### TO DO
Reproduce exactly the lines from the one containing "for limb in" down to the one containing "obj.matrix_world = Matrix.Identity(4)", including both of those lines, and nothing else.

──────

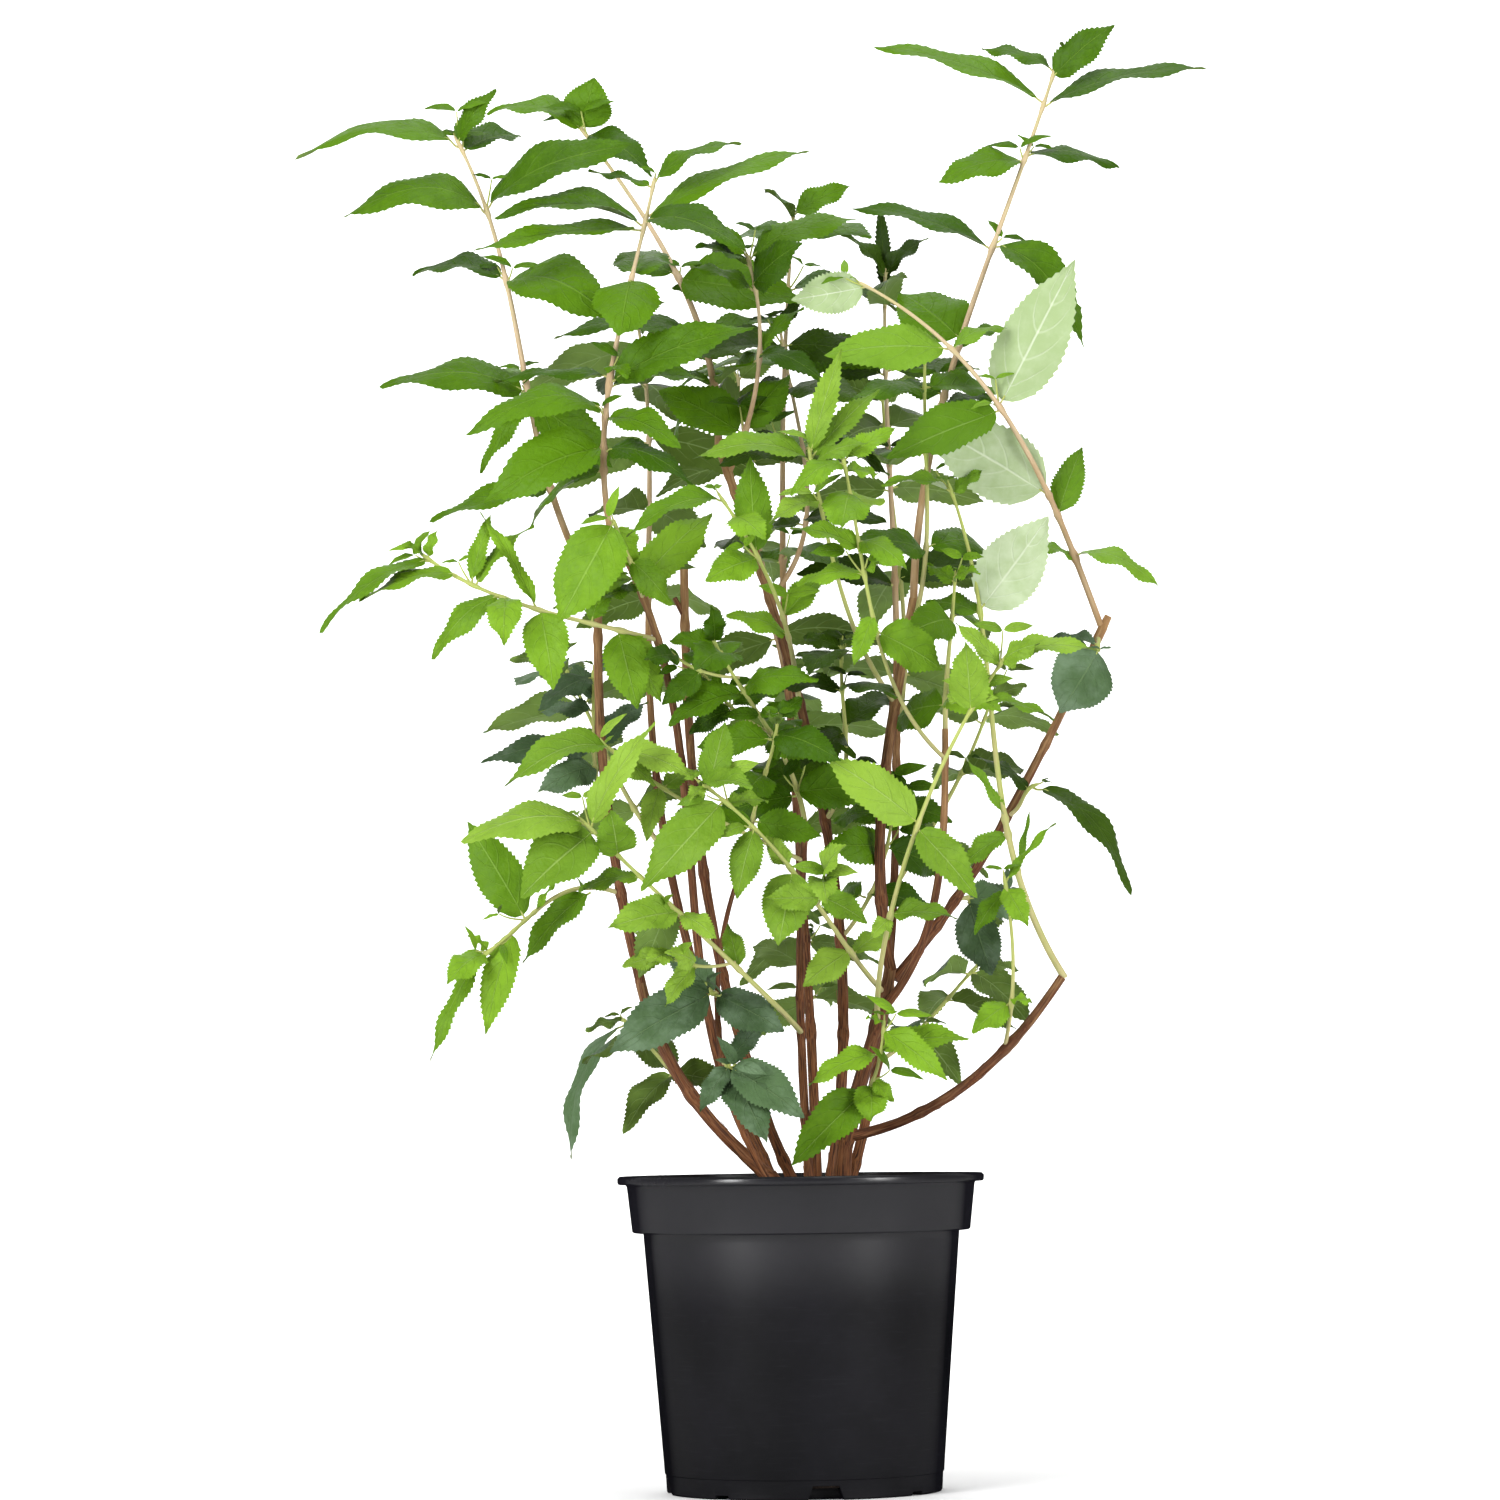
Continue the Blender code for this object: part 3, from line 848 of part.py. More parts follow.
def turned(name, profile, sides, finish):
    """A closed solid turned about Z from a profile of radius and height that starts and ends on Z."""
    shape = bmesh.new()
    verts = [shape.verts.new((r, 0, z)) for r, z in profile]
    edges = [shape.edges.new(pair) for pair in zip(verts, verts[1:])]
    bmesh.ops.spin(shape, geom=verts + edges, cent=(0, 0, 0), axis=(0, 0, 1), angle=2 * math.pi,
                   steps=sides)
    bmesh.ops.remove_doubles(shape, verts=shape.verts, dist=1e-5)
    bmesh.ops.recalc_face_normals(shape, faces=shape.faces)
    mesh = bpy.data.meshes.new(name)
    shape.to_mesh(mesh)
    shape.free()
    mesh.materials.append(finish)
    obj = bpy.data.objects.new(name, mesh)
    bpy.context.scene.collection.objects.link(obj)
    return obj


def pot_profile():
    lip_foot = POT_HEIGHT - LIP_DEPTH
    return [
        (0, 0),
        (PAD_RADIUS, 0),
        (PAD_RADIUS + 0.003, DRAIN_RECESS),
        (FOOT_RADIUS - FOOT_RING - 0.002, DRAIN_RECESS),
        (FOOT_RADIUS - FOOT_RING, 0),
        (FOOT_RADIUS - 0.0008, 0),
        (FOOT_RADIUS, 0.0010),
        (FOOT_RADIUS + 0.0006, 0.0118),
        (FOOT_RADIUS + 0.0012, 0.0122),
        (BODY_TOP_RADIUS, BAND_FOOT),
        (BAND_FOOT_RADIUS, BAND_FOOT + 0.0006),
        (BAND_TOP_RADIUS, lip_foot),
        (RIM_RADIUS - 0.0005, lip_foot + 0.0003),
        (RIM_RADIUS, POT_HEIGHT - 0.0010),
        (RIM_RADIUS - 0.0010, POT_HEIGHT),
        (BAND_TOP_RADIUS - WALL, POT_HEIGHT),
        (BAND_FOOT_RADIUS - WALL, BAND_FOOT + 0.0030),
        (BODY_TOP_RADIUS - WALL, BAND_FOOT + 0.0020),
        (FOOT_RADIUS - WALL, FLOOR_TOP),
        (0, FLOOR_TOP),
    ]


def slot_cutter(number, collection):
    """A trapezoid prism that cuts one drain slot through the foot ring."""
    low_width, high_width, height = SHALLOW_SLOT if number % 2 else DEEP_SLOT
    turn = math.radians(FIRST_SLOT_DEG + 360 * number / SLOTS)
    outward = Vector((math.cos(turn), math.sin(turn), 0))
    sideways = Vector((-math.sin(turn), math.cos(turn), 0))
    under = 0.004
    flank = (low_width - high_width) / 2 / height
    outline = [(-low_width / 2 - flank * under, -under), (low_width / 2 + flank * under, -under),
               (high_width / 2, height), (-high_width / 2, height)]
    points = []
    for reach in (SLOT_INNER_RADIUS, SLOT_OUTER_RADIUS):
        for along, rise in outline:
            points.append(outward * reach + sideways * along + Vector((0, 0, rise)))
    faces = [(3, 2, 1, 0), (4, 5, 6, 7)]
    faces += [(k, (k + 1) % 4, 4 + (k + 1) % 4, 4 + k) for k in range(4)]
    return put_object(f"slot_{number}", points, faces, collection=collection)


def make_pot(finish):
    pot = turned("pot", pot_profile(), POT_SIDES, finish)
    cutters = bpy.data.collections.new("slot cutters")
    bpy.context.scene.collection.children.link(cutters)
    for number in range(SLOTS):
        slot_cutter(number, cutters)
    combine(pot, cutters, "DIFFERENCE")


def make_soil(finish):
    gap = CLEAR + 0.0004
    step = BAND_FOOT + 0.0020 + gap + 0.0012
    inner_foot = FOOT_RADIUS - WALL - gap
    inner_body = BODY_TOP_RADIUS - WALL - gap
    share = (SOIL_TOP - BAND_FOOT) / (POT_HEIGHT - LIP_DEPTH - BAND_FOOT)
    top = BAND_FOOT_RADIUS + (BAND_TOP_RADIUS - BAND_FOOT_RADIUS) * share - WALL - gap - 0.0008
    profile = [(0, FLOOR_TOP + CLEAR), (inner_foot - 0.0006, FLOOR_TOP + CLEAR),
               (inner_body, step - 0.0010), (inner_body + 0.0040, step + 0.0006), (top, SOIL_TOP),
               (0, SOIL_TOP)]
    turned("potting_soil", profile, SOIL_SIDES, finish)


def combine(target, collection, operation):
    """Applies one Boolean of a collection's objects to the target, and removes those objects."""
    step = target.modifiers.new("combine", "BOOLEAN")
    step.operand_type = "COLLECTION"
    step.collection = collection
    step.operation = operation
    step.solver = "EXACT" if operation == "DIFFERENCE" else "MANIFOLD"
    bpy.context.view_layer.objects.active = target
    with bpy.context.temp_override(object=target, active_object=target):
        bpy.ops.object.modifier_apply(modifier=step.name)
    for obj in list(collection.objects):
        bpy.data.objects.remove(obj)
    bpy.data.collections.remove(collection)


def make_spray(spray, growth, finish):
    """One solid of a spray's stem, its side twigs and its leaves."""
    (stem, _), *others = growth.twigs[spray.name]
    target = put_object(spray.name, *stem.solid(), finish)
    parts = bpy.data.collections.new(spray.name + " parts")
    bpy.context.scene.collection.children.link(parts)
    for twig, _ in others:
        put_object("twig", *twig.solid(), collection=parts)
    for leaf in growth.leaves[spray.name]:
        put_object("leaf", leaf_points(*leaf), LEAF_FACES, collection=parts)
    combine(target, parts, "UNION")
    return target


def main():
    for obj in list(bpy.data.objects):
        bpy.data.objects.remove(obj)
    bark = material("bark", BARK_COLOUR, 0.75)
    tones = {name: material(f"leaf_{name}", colour, 0.5) for name, colour in LEAF_TONES.items()}
    make_pot(material("pot_plastic", POT_COLOUR, 0.42))
    make_soil(material("soil", SOIL_COLOUR, 0.95))
    growth = Growth()
    for limb in LIMBS:
        put_object(limb.name, *growth.grow_limb(limb), bark)
    for spray in SPRAYS:
        growth.grow_stems(spray)
    for spray in SPRAYS:
        growth.grow_leaves(spray)
    for spray in SPRAYS:
        make_spray(spray, growth, tones[spray.tone])
    return growth


if __name__ == "__main__":
    main()
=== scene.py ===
"""The looks of a potted deutzia shrub: barked canes, paired toothed leaves, a black pot and its compost.

Metres, +Z up. The origin is the middle of the pot's flat underside, +X is to the right and +Y to the back.
The canes and shoots follow the same named curves as the solids, so each finer piece stays where its solid is.
Leaves stand in pairs at the nodes of the shoots, and finer twigs in their axils carry young pairs.
"""

import json
import logging
import math
from dataclasses import dataclass
from enum import Enum
from random import Random
from typing import Callable, Iterable, Optional, Sequence

import bpy
from mathutils import Matrix, Vector, noise
from mathutils.bvhtree import BVHTree

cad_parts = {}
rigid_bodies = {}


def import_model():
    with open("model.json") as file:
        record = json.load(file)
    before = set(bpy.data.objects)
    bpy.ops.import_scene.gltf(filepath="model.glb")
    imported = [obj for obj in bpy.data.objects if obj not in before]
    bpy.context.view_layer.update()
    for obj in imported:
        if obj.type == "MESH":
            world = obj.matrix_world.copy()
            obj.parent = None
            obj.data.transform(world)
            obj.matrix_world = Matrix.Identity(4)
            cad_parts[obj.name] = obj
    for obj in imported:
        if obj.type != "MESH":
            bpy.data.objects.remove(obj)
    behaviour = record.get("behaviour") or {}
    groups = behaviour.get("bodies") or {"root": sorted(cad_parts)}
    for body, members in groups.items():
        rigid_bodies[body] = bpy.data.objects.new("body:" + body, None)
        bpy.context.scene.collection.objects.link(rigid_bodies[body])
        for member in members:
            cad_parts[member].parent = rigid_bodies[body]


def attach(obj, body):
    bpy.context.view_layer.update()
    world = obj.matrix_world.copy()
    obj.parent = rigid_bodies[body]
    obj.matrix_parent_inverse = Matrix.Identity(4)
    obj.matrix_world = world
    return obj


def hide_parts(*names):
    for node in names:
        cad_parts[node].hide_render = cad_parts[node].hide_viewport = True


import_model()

log = logging.getLogger("deutzia")

Triple = tuple[float, float, float]
Face = tuple[int, ...]
Solid = tuple[list[Vector], list[Face]]

BODY = "root"

# The way that limbs and shoots are built, as in the solids
HANDLE = 0.36
LIMB_SIDES = 6
RING_SPACING = 0.034
FLARE = 0.28
FLARE_HEIGHT = 0.016
TAPER_POWER = 0.85
CLEAR = 0.0003
JOIN_STEPS = 12
TWIG_SIDES = 3
TWIG_SPACING = 0.044
TWIG_TIP = 0.0009
LAST_PAIR = 0.985
CROWDING = 1.7
TERMINAL_SIZE = 0.46
TERMINAL_SPREAD = 26
SIDE_TWIG_PAIRS = 2
SIDE_TWIG_RADIUS = 0.0010
SIDE_LEAF_SIZE = 0.55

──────

### SOLUTION TO THIS PROBLEM
    for limb in LIMBS:
        put_object(limb.name, *growth.grow_limb(limb), bark)
    for spray in SPRAYS:
        growth.grow_stems(spray)
    for spray in SPRAYS:
        growth.grow_leaves(spray)
    for spray in SPRAYS:
        make_spray(spray, growth, tones[spray.tone])
    return growth


if __name__ == "__main__":
    main()
=== scene.py ===
"""The looks of a potted deutzia shrub: barked canes, paired toothed leaves, a black pot and its compost.

Metres, +Z up. The origin is the middle of the pot's flat underside, +X is to the right and +Y to the back.
The canes and shoots follow the same named curves as the solids, so each finer piece stays where its solid is.
Leaves stand in pairs at the nodes of the shoots, and finer twigs in their axils carry young pairs.
"""

import json
import logging
import math
from dataclasses import dataclass
from enum import Enum
from random import Random
from typing import Callable, Iterable, Optional, Sequence

import bpy
from mathutils import Matrix, Vector, noise
from mathutils.bvhtree import BVHTree

cad_parts = {}
rigid_bodies = {}


def import_model():
    with open("model.json") as file:
        record = json.load(file)
    before = set(bpy.data.objects)
    bpy.ops.import_scene.gltf(filepath="model.glb")
    imported = [obj for obj in bpy.data.objects if obj not in before]
    bpy.context.view_layer.update()
    for obj in imported:
        if obj.type == "MESH":
            world = obj.matrix_world.copy()
            obj.parent = None
            obj.data.transform(world)
            obj.matrix_world = Matrix.Identity(4)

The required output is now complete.